◆ Short exercise
Stop after the line that contains "const sideways = 90;"; until then, restate each line of the entries word for word from the very first.

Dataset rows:
<<<<

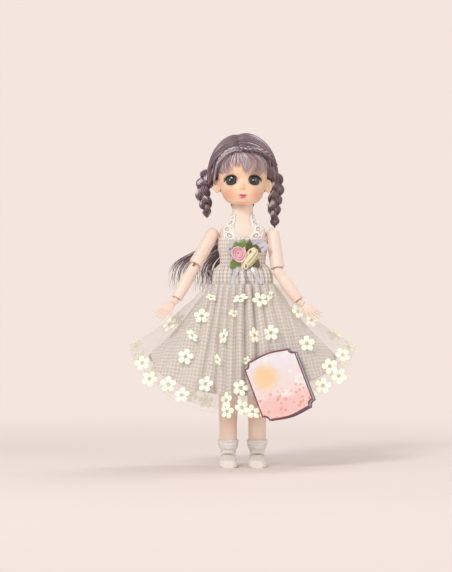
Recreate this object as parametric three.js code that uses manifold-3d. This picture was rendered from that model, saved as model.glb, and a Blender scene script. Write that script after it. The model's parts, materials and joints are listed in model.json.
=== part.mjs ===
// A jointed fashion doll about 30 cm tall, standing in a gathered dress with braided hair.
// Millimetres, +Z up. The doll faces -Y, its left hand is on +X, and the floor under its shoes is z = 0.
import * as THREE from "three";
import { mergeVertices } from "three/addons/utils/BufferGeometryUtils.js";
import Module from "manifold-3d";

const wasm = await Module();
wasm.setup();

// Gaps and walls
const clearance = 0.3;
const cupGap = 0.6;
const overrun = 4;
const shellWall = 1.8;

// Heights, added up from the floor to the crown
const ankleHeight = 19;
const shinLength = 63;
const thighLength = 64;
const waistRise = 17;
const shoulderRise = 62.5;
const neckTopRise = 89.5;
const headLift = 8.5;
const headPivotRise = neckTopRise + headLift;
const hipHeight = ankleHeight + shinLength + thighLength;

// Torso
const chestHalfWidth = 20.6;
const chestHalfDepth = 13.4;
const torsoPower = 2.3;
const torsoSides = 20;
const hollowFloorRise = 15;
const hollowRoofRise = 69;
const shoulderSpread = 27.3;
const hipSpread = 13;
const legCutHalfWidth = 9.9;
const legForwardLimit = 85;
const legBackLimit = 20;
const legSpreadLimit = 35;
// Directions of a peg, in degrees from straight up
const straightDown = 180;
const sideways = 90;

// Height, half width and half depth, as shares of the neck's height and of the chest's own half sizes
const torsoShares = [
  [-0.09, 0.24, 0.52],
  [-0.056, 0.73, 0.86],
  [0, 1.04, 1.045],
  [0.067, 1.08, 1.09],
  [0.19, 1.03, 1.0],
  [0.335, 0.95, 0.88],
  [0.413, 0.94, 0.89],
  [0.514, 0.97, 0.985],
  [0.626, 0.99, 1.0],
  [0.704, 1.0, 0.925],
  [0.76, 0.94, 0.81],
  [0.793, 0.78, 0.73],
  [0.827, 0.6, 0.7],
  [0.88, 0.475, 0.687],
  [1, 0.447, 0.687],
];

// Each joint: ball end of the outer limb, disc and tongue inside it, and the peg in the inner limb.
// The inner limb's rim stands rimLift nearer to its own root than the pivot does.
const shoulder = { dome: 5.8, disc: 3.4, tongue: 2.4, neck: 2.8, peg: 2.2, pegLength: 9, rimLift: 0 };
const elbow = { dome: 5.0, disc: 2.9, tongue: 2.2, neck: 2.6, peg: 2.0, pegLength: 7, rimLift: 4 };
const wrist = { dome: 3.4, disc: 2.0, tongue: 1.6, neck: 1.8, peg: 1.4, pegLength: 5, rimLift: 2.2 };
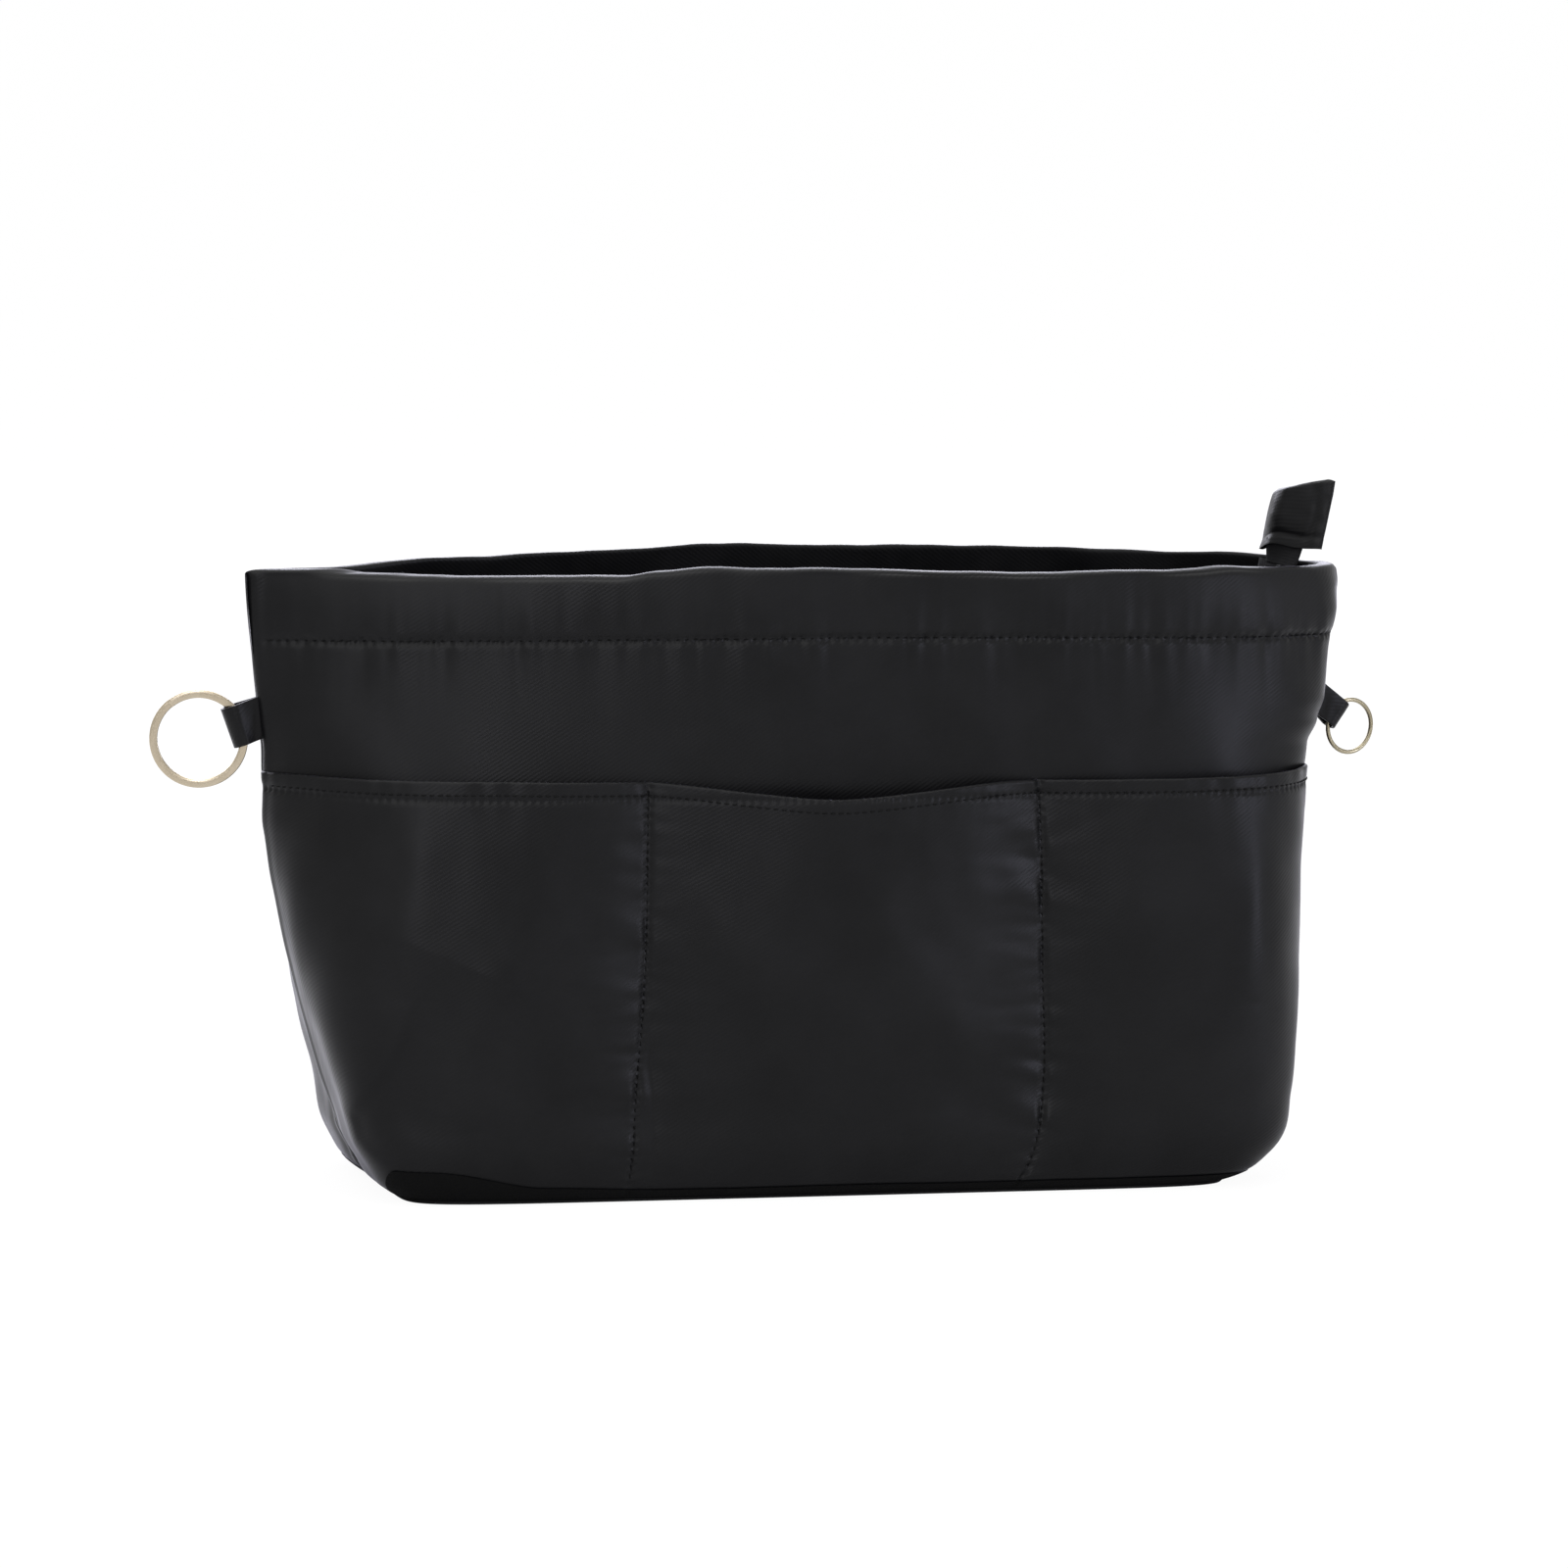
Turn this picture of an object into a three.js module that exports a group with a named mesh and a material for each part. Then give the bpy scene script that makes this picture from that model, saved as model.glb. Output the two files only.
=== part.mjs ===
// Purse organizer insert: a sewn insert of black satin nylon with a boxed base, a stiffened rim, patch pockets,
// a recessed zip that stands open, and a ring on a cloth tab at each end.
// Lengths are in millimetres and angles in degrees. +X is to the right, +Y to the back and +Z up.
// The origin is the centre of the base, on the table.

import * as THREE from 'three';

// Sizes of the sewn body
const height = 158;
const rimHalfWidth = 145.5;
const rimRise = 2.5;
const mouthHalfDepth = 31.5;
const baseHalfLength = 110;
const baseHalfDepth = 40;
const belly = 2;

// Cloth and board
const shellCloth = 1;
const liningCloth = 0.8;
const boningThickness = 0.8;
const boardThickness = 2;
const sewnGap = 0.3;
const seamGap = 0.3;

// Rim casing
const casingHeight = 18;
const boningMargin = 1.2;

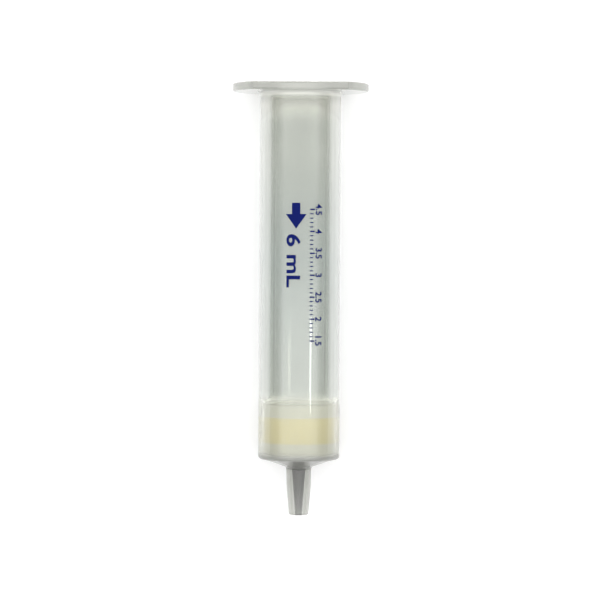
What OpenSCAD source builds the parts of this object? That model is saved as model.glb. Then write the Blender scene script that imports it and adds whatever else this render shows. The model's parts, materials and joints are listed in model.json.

>>>>

◆ The output
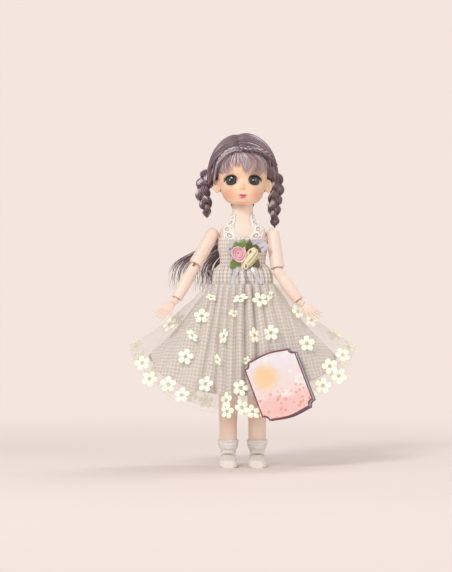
Recreate this object as parametric three.js code that uses manifold-3d. This picture was rendered from that model, saved as model.glb, and a Blender scene script. Write that script after it. The model's parts, materials and joints are listed in model.json.
=== part.mjs ===
// A jointed fashion doll about 30 cm tall, standing in a gathered dress with braided hair.
// Millimetres, +Z up. The doll faces -Y, its left hand is on +X, and the floor under its shoes is z = 0.
import * as THREE from "three";
import { mergeVertices } from "three/addons/utils/BufferGeometryUtils.js";
import Module from "manifold-3d";

const wasm = await Module();
wasm.setup();

// Gaps and walls
const clearance = 0.3;
const cupGap = 0.6;
const overrun = 4;
const shellWall = 1.8;

// Heights, added up from the floor to the crown
const ankleHeight = 19;
const shinLength = 63;
const thighLength = 64;
const waistRise = 17;
const shoulderRise = 62.5;
const neckTopRise = 89.5;
const headLift = 8.5;
const headPivotRise = neckTopRise + headLift;
const hipHeight = ankleHeight + shinLength + thighLength;

// Torso
const chestHalfWidth = 20.6;
const chestHalfDepth = 13.4;
const torsoPower = 2.3;
const torsoSides = 20;
const hollowFloorRise = 15;
const hollowRoofRise = 69;
const shoulderSpread = 27.3;
const hipSpread = 13;
const legCutHalfWidth = 9.9;
const legForwardLimit = 85;
const legBackLimit = 20;
const legSpreadLimit = 35;
// Directions of a peg, in degrees from straight up
const straightDown = 180;
const sideways = 90;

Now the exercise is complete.